Of this long course of suffering, it must be admitted, he was himself in some measure the cause. Endowed, as few others have been endowed, with the highest mental qualities, he lacked other qualities necessary to worldly advancement and the prosperous enjoyment of life. Truth and justice he made the guiding principles of all his actions; but he knew nothing of expediency, and was no adept in the arts of prudence. Unrivalled strategy was displayed by him in all his warlike enterprises; but against the strategy of his fellow-workers he was utterly defenceless. He made enemies where a cautious man might have made friends, and he allowed those enemies to assail him, and to inflict upon him injuries almost irreparable, with weapons and by onslaughts which a cautious man would easily have warded off. Judged by the harshest rules of worldly wisdom, however, it must be acknowledged that these faults brought upon him far heavier punishment than he merited. And perhaps it will be deemed by posterity that they were faults very nearly akin to virtues.

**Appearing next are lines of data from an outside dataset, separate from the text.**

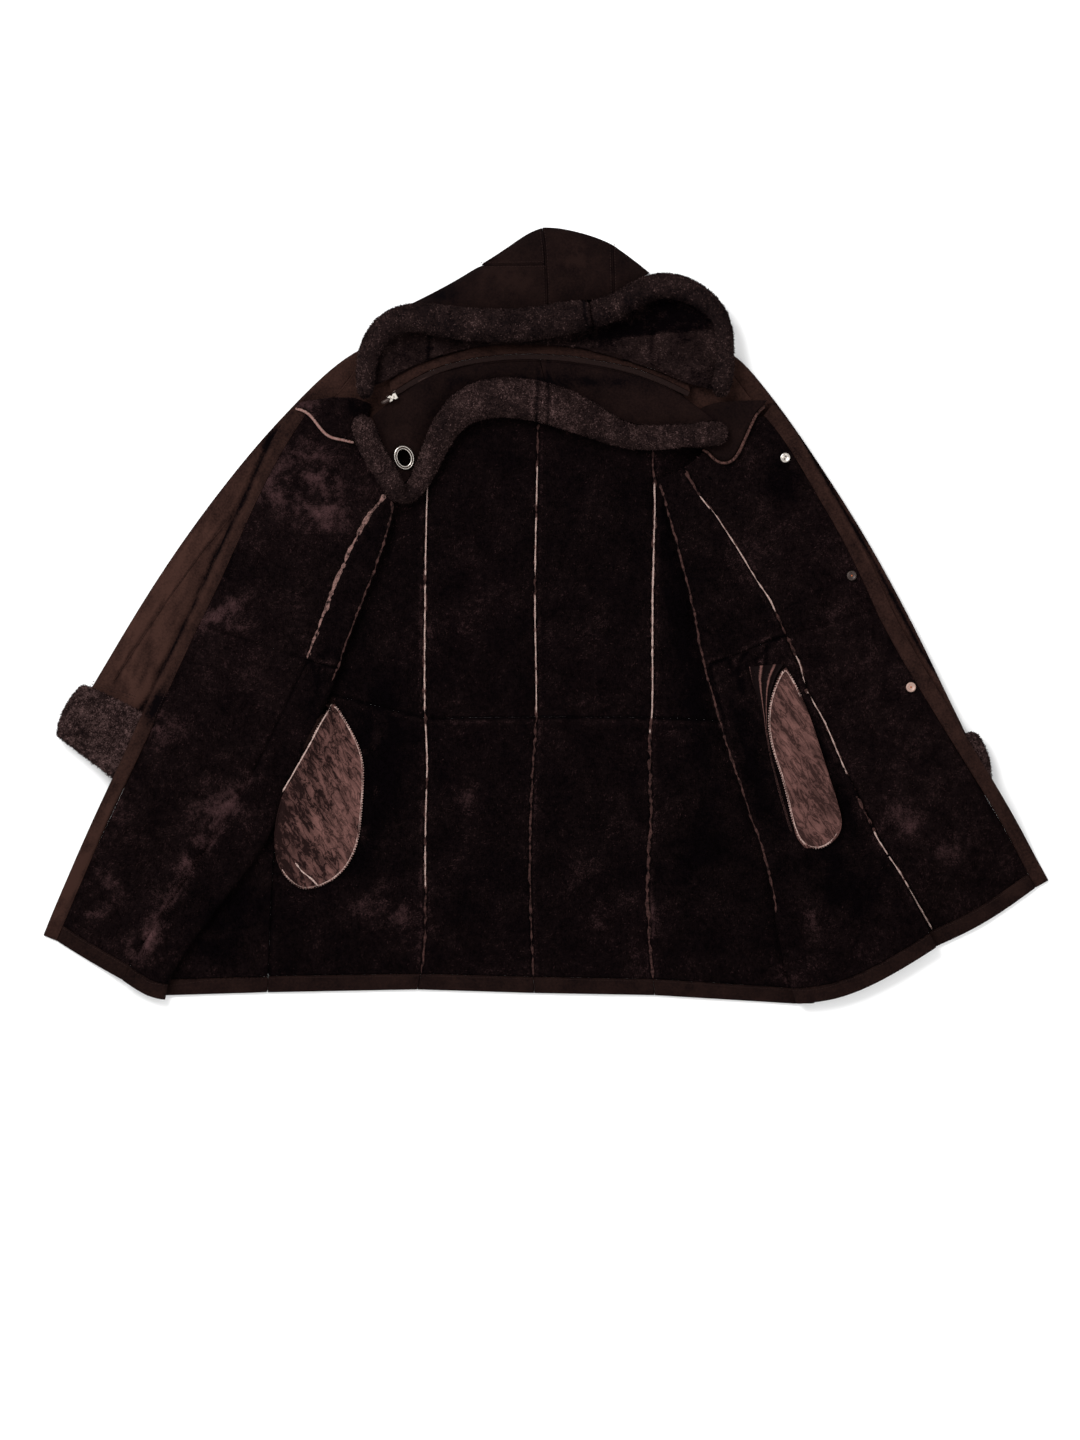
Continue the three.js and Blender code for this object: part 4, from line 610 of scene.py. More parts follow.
def add_piece(name, mesh, finish, smooth=True):
    """Puts a mesh in the scene as a piece that rides with the coat."""
    piece = bpy.data.objects.new(name, mesh)
    bpy.context.scene.collection.objects.link(piece)
    mesh.materials.clear()
    mesh.materials.append(FINISHES[finish])
    if smooth:
        mesh.shade_smooth()
    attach(piece, "root")
    return piece


def mesh_from(name, points, faces):
    mesh = bpy.data.meshes.new(name)
    mesh.from_pydata([tuple(map(float, p)) for p in points], [], faces)
    mesh.update()
    return mesh


def shell(start, rings, sides, inward=False):
    """The faces of a tube whose rings of points follow each other, and of its two ends."""
    faces = []
    for n in range(rings - 1):
        for k in range(sides):
            a, b = start + n * sides + k, start + n * sides + (k + 1) % sides
            faces.append((a, b, b + sides, a + sides))
    last = start + (rings - 1) * sides
    faces += [tuple(reversed(range(start, start + sides))), tuple(range(last, last + sides))]
    return [(face[0], *reversed(face[1:])) for face in faces] if inward else faces


def mesh_from_triangles(name, points, triangles):
    """The same for many triangles at once."""
    mesh = bpy.data.meshes.new(name)
    mesh.vertices.add(len(points))
    mesh.vertices.foreach_set("co", points.ravel())
    mesh.loops.add(3 * len(triangles))
    mesh.loops.foreach_set("vertex_index", triangles.ravel().astype(np.int32))
    mesh.polygons.add(len(triangles))
    mesh.polygons.foreach_set("loop_start", np.arange(0, 3 * len(triangles), 3, dtype=np.int32))
    mesh.update(calc_edges=True)
    return mesh


def quads_of(node, rim):
    """A node's wall as quads, with its sharp rims marked so that smoothing keeps them."""
    flat, square, sharp = (math.radians(degrees) for degrees in (50, 75, 58))
    grid = bmesh.new()
    grid.from_mesh(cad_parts[node].data)
    bmesh.ops.remove_doubles(grid, verts=grid.verts, dist=1e-5)
    bmesh.ops.join_triangles(grid, faces=grid.faces, angle_face_threshold=flat, angle_shape_threshold=square)
    crease = grid.edges.layers.float.get("crease_edge") or grid.edges.layers.float.new("crease_edge")
    for edge in grid.edges:
        if len(edge.link_faces) == 2 and edge.calc_face_angle(0) > sharp:
            edge[crease] = rim
    return grid


def smoothed(node, rim, steps):
    """A node's wall as a fine smooth mesh."""
    grid = quads_of(node, rim)
    rough = bpy.data.meshes.new(node + "_rough")
    grid.to_mesh(rough)
    grid.free()
    holder = bpy.data.objects.new(node + "_rough", rough)
    bpy.context.scene.collection.objects.link(holder)
    smoothing = holder.modifiers.new("Smooth", "SUBSURF")
    smoothing.levels = smoothing.render_levels = steps
    mesh = bpy.data.meshes.new_from_object(holder.evaluated_get(bpy.context.evaluated_depsgraph_get()))
    bpy.data.objects.remove(holder)
    bpy.data.meshes.remove(rough)
    for layer in ("custom_normal", "sharp_face", "crease_edge"):
        if layer in mesh.attributes:
            mesh.attributes.remove(mesh.attributes[layer])
    mesh.name = node + "_skin"
    return mesh


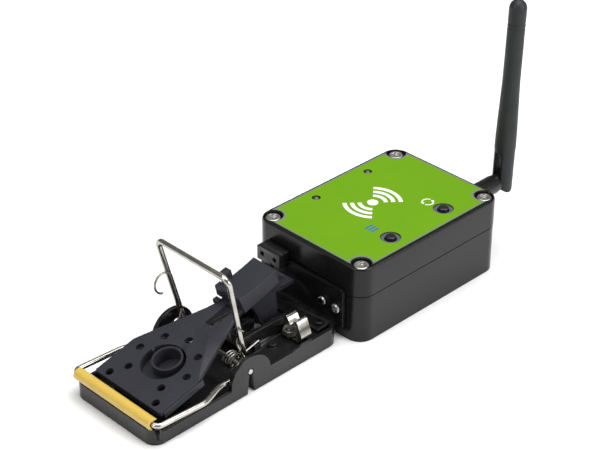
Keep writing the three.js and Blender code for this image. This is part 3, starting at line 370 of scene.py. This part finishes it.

The same want of prudence caused trouble to him in other respects. It led him, in furtherance of the inventions and other projects by which he sought to benefit the world, into expenses by which his scanty sources of income were very heavily taxed. It also sometimes made him the victim of others. Guileless himself, he was not proof against the guile of many with whom he came in contact. Every kind word sounded in his ear, every kind act appeared in his eye, as if it proceeded from a heart as full of kindness as his own, and he often lavished sympathy and gratitude on unworthy objects. But shall we blame him for this?
Kindness, indeed, was as much a characteristic of him as valour. While the world was full of the fame of his warlike achievements, all who came within the circle of his acquaintance marvelled to find a man so simple, so tender, so generous, and so courteous. When he was bowed down by sorrows that nearly crushed him, he sought comfort in zealous efforts for alleviating the sufferings of others.
Fortunate circumstances would have placed him in a station of universal honour, which he could have occupied to the admiration of all on-lookers. But the circumstances of his life were unfortunate; and therefore he had to endure such hardship as falls to the lot of few. The harsh judgment by which he suffered has already been reversed. It will be atoned for when his worth is properly acknowledged by his fellow-men.